DAMN. He did it.
Kendrick Lamar makes history by being the first rapper to win a Pulitzer Prize for music with his 2017 album, “DAMN.” His win left the music community stunned because in the past, the Pulitzer board has awarded exclusively classical musicians with this honor; along with the occasional jazz musician after they opened up the prize to the jazz and pop genres a mere 13 years ago.
They named the Pulitzer Prize after the man who created it; Joseph Pulitzer, a pioneer in American journalism. As stated in his will, and according to the Pulitzer’s official website, he wished to set up these awards as an incentive of sorts so journalists will continue to strive for and push the limits of success. They first implemented the awards 101 years ago in 1917 and originally divvied them out as such: four for journalism, four in letters and drama, one for education and five traveling scholarships.
As the decades pass, the Pulitzer board has made changes and expanded the potential winners to fit the times, such as including categories for music. However, the Pulitzer Prize is most commonly associated with the literature and journalism field. If the board awards an author, journalist or photojournalist this coveted prize, he or she is not only granted glory and recognition but also attains admission into an exclusive, prestigious group. As a Pulitzer Prize winner, you not only receive ultimate bragging rights in the form of a certificate, or a gold medal if you are a part of the news organization who wins the Public Service category of the journalism, but also $15,000.
With prestigious awards and groups, there is a tendency to ignore certain parts of the population, whether they intend that or not. The Pulitzer community may not realize, but they have done this with mainstream musicians like Lamar. Just because artists like him make popular music for and that is enjoyed by the masses does not mean there is no story or talent behind it.
Since 1943, the Pulitzer board has awarded artists “for distinguished musical composition” and, also since that time, these distinguished artists have mostly been those of the classical genre. The first winner, composer William Schuman, and the 2017 winner, Du Yun, represent this genre; with a majority of the winners in the between years having classical roots as well. The Pulitzer community is severely lacking in musical diversity – until now.
On the surface, Lamar’s win is an amazing achievement for African-American musicians – more specifically, hip-hop artists. However, was this prize granted to Lamar to simply reward him and, in turn, spread the important societal messages his music evokes, or was it to aid the Pulitzer community itself?
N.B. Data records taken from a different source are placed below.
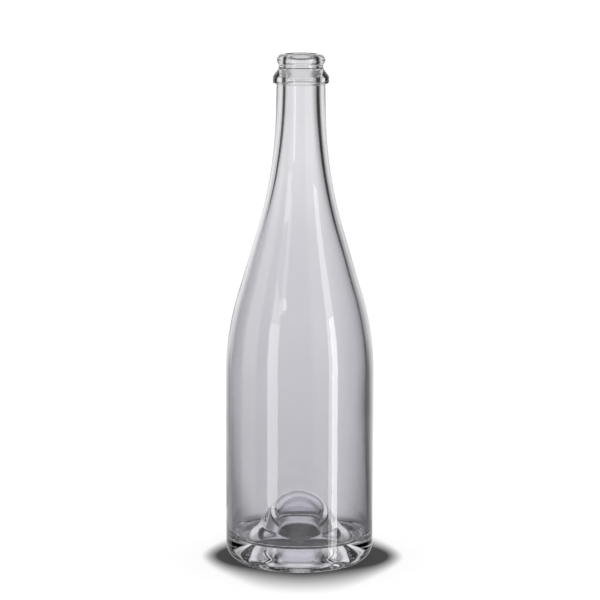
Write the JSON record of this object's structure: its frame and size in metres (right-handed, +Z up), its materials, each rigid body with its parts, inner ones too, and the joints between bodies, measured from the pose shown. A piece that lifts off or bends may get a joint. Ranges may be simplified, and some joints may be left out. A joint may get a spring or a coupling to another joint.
{
  "type": "champagne bottle",
  "caption": "Empty clear glass bottle for sparkling wine: sloping shoulders, crown bead and wire collar at the mouth, deep domed punt in its foot.",
  "frame": {"origin": "centre of the foot, on the plane that the bottle stands on", "axes": "+Z up along the bottle's axis, foot to mouth; the bottle is the same all round"},
  "size_m": [0.087, 0.087, 0.3],
  "materials": {
    "glass": "clear, faintly grey, fire-polished"
  },
  "bodies": {
    "root": {"bottle": "glass"}
  },
  "joints": []
}
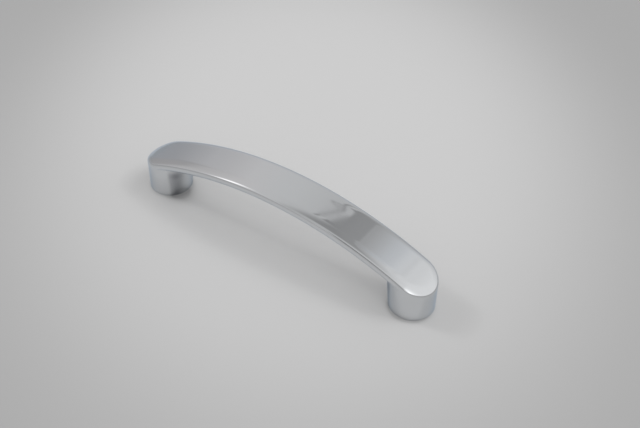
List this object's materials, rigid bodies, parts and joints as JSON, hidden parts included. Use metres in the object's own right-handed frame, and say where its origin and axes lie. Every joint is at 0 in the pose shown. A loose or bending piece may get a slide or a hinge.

As described by the Pulitzer jurors, Lamar’s album is “a virtuosic song collection unified by its vernacular authenticity and rhythmic dynamism that offers affecting vignettes capturing the complexity of modern African-American life.”
The jurors accurately illustrate the strong societal impact the tracks on “DAMN.” provide. However, did they completely ignore Lamar’s 2015 album “To Pimp a Butterfly” or, pretty much, his entire rap career? Through music he has preached about the struggles of being “pimped out” by the industry, racial tensions and overall has produced politically charged statements. However, it is better late than never Lamar gets recognized for the way his music manifests a deeper message and thought within the listener.
Honesty, Kendrick Lamar did not need this Pulitzer Prize to prove himself or further his career. Yes, this is a great honor; however, besides being a bona fide resume builder, this prize is a bigger win for the Pulitzer community than Lamar. In the grand scale of things, the Pulitzer prize for music goes unnoticed as each year passes. Now that the Pulitzer Prize has associated its name with a Grammy Award-winning rapper, and the news of this being spread across all media outlets, people are suddenly aware of this prize, or maybe the Pulitzer itself, for the first time.